The sails of Sen. Josh Hawley’s political skiff are filled with winds gusting from the right. They come from conservatives who think that an array of — perhaps most of — America’s social injuries, from addiction to loneliness — have been inflicted by America’s economy. Individualism, tendentiously defined, is the Missouri Republican’s named target. Inevitably, however, the culprit becomes capitalism, which is what individual freedom is in a market society’s spontaneous order.

In a November speech to like-minded social conservatives of the American Principles Project, Hawley said: “We live in a troubled age.” Not pausing to identify a prior, untroubled age, he elaborated: “Across age groups and regions, across races and income, the decline in community is undeniable. But it is not accidental.” Well.

Time was, Marxists’ characteristic rhetorical trope was “it is no accident” that this or that happened. As economic determinists, they believed that everything is explained by iron laws of economic development. They insisted that culture is downstream from economics and is decisively shaped by economic forces.

It is not accidental, Hawley asserts, that there is “an epidemic of personal loneliness and isolation — driven by the loss of community.” This is a consequence of being told “that to be truly free is to be without the constricting ties of family and place, without the demands of faith or tradition.” Oh? By whom have we supposedly been sold this caricature of individualism?

Hawley says, “We’ve been told that liberty means release, separation.” Actually, the intellectual pedigree of America’s public philosophy traces to John Locke, who rejected Thomas Hobbes’s view that man is naturally “solitary.” Locke stressed that limited government is possible and desirable because human beings’ natural sociability enables them to thrive together without ceding vast power to government.

Hawley, however, says, “It’s no coincidence that the breakdown in community and the rise of oligarchy have happened together. They are both the products of a worldview.” The culprit is “the Promethean ideal.” In the 20th century, Hawley says, this “ideal taught that the individual self exists apart from all social ties and relations.
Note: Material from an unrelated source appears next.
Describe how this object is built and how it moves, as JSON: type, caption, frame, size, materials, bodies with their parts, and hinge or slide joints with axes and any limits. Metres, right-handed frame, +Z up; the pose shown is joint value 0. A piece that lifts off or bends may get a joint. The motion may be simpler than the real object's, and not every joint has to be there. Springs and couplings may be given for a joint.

Our family, our religious society, our neighborhood and town — these communities don’t constitute one’s identity, because who one truly is exists separate from all of them.”

William F. Buckley once described a friendly intellectual adversary as a pyromaniac in a field of straw men. Through the smoke of burning straw one can see in Hawley’s social diagnosis the belief, held by many progressives and an increasing number of conservatives, that individualism, as expressed in and enabled by capitalism, is making Americans neither better off nor better.
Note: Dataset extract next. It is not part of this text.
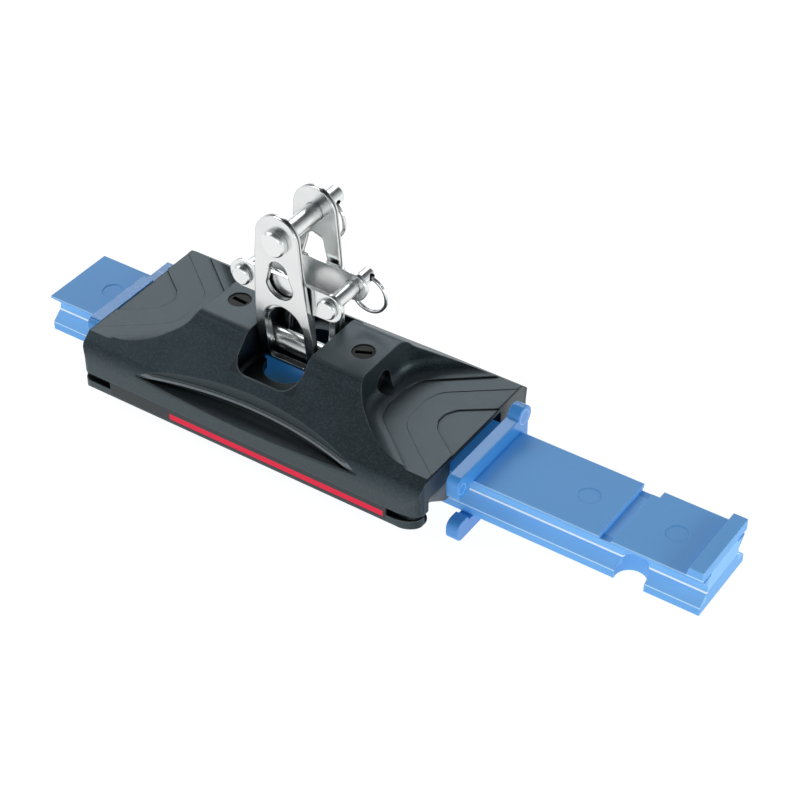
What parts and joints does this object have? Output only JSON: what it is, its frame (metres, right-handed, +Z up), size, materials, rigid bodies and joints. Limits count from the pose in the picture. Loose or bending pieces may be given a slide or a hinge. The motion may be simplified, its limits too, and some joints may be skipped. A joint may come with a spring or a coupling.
{
  "type": "mainsheet traveller car",
  "caption": "Captive-ball traveller car with a stand-up toggle, two control tangs and clevis pins, kept on a short plastic loading rail between two snap stops.",
  "frame": {"origin": "under the middle of the car, on the surface that the two stops stand on", "axes": "+X along the rail to its longer end, +Y across it to the pins' ring side, +Z up"},
  "size_m": [0.2366, 0.062, 0.0831],
  "materials": {
    "rail_blue": "satin",
    "stop_blue": "satin",
    "body_grey": "dark hard-anodised satin",
    "label": "printed film with a plain red stripe",
    "ball": "smooth",
    "guide": "satin",
    "shaft_steel": "ground",
    "screw_steel": "turned",
    "strap_steel": "polished",
    "pin_steel": "polished",
    "ring_steel": "polished"
  },
  "bodies": {
    "rail": {"loading_rail": "rail_blue"},
    "stop_left": {"stop_left": "stop_blue"},
    "stop_right": {"stop_right": "stop_blue"},
    "car": {"car_body": "body_grey", "side_label_front": "label", "side_label_back": "label", "ball_row_front": "ball", "ball_row_back": "ball", "return_guides_left": "guide", "return_guides_right": "guide", "pivot_shaft": "shaft_steel", "set_screws": "screw_steel"},
    "toggle": {"toggle_strap": "strap_steel", "tang_strap": "strap_steel"},
    "main_pin": {"main_pin": "pin_steel"},
    "main_ring": {"main_ring": "ring_steel"},
    "tang_pin_left": {"tang_pin_left": "pin_steel"},
    "tang_ring_left": {"tang_ring_left": "ring_steel"},
    "tang_pin_right": {"tang_pin_right": "pin_steel"},
    "tang_ring_right": {"tang_ring_right": "ring_steel"}
  },
  "joints": [
    {"name": "stop_left_slide", "type": "slide", "parent": "rail", "child": "stop_left", "axis": [1, 0, 0], "range_m": [-0.02, 0]},
    {"name": "stop_right_slide", "type": "slide", "parent": "rail", "child": "stop_right", "axis": [1, 0, 0], "range_m": [0, 0.035]},
    {"name": "car_slide", "type": "slide", "parent": "rail", "child": "car", "axis": [1, 0, 0], "range_m": [0, 0.0035]},
    {"name": "toggle_hinge", "type": "hinge", "parent": "car", "child": "toggle", "pos_m": [0, 0, 0.0288], "axis": [1, 0, 0], "range_deg": [-35, 35]},
    {"name": "main_pin_turn", "type": "hinge", "parent": "toggle", "child": "main_pin", "pos_m": [0, 0, 0.0737], "axis": [0, 1, 0], "continuous": true},
    {"name": "main_ring_swing", "type": "hinge", "parent": "main_pin", "child": "main_ring", "pos_m": [0, 0.0165, 0.0737], "axis": [0.9563, 0, -0.2924], "range_deg": [-18, 100]},
    {"name": "tang_pin_left_turn", "type": "hinge", "parent": "toggle", "child": "tang_pin_left", "pos_m": [-0.0156, 0, 0.0542], "axis": [0, 1, 0], "continuous": true},
    {"name": "tang_ring_left_swing", "type": "hinge", "parent": "tang_pin_left", "child": "tang_ring_left", "pos_m": [-0.0156, 0.0124, 0.0542], "axis": [1, 0, 0], "range_deg": [-6, 100]},
    {"name": "tang_pin_right_turn", "type": "hinge", "parent": "toggle", "child": "tang_pin_right", "pos_m": [0.0156, 0, 0.0542], "axis": [0, 1, 0], "continuous": true},
    {"name": "tang_ring_right_swing", "type": "hinge", "parent": "tang_pin_right", "child": "tang_ring_right", "pos_m": [0.0156, 0.0124, 0.0542], "axis": [0.9816, 0, 0.1908], "range_deg": [-6, 100]}
  ]
}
“The statistics tell us,” Hawley says, “that we are living in a new age of inequality.” Actually, the statistics are complicated, shaped by assumptions about what is relevant, and can tell strikingly different stories.

Hawley calls it “unjust that the global economy” works “for so few.” Actually, for a few billion people. Globally, 42 percent of the world’s population lived in extreme poverty in 1981; by 2015, just 10 percent did. In America, the Economist reports, after adjusting for taxes and government transfer payments, since 2000 the share of national income of the top 1 percent “has been volatile around a flat trend” and perhaps has changed little since 1960. Among the poor, falling marriage rates, which have causes more complex than economics, indicate household incomes declining but not individuals’ incomes. Furthermore, statistics often do not reflect the portion of corporate profits that flow to the middle class through pension funds: “In 1960 retirement accounts owned just 4% of American shares; by 2015 the figure was 50%.” And the Economist also says:

“If you argue that [household] income has shrunk you also have to claim that four decades’ worth of innovation in goods and services, from mobile phones and video streaming to cholesterol-lowering statins, have not improved middle-earners’ lives. That is simply not credible.”

Hawley asserts, without demonstrating, a broad “collapse of community” across America, and blames this, without explaining the causation, on “market worship,” without identifying the irrational worshipers. His logic is opaque, but his destination is clear: Because markets do not properly allocate wealth and opportunity, much of their role must be supplanted by government.

Confidence in markets and confidence in government often vary inversely. Today, progressives assert a severely limited efficiency of markets in allocating resources for the public good, and they proclaim government’s duty and ability to improve upon it. Increasingly, “market skeptic Republicans” (a Pew Research Center category) agree. They are selectively skeptical, having extravagant faith — in government.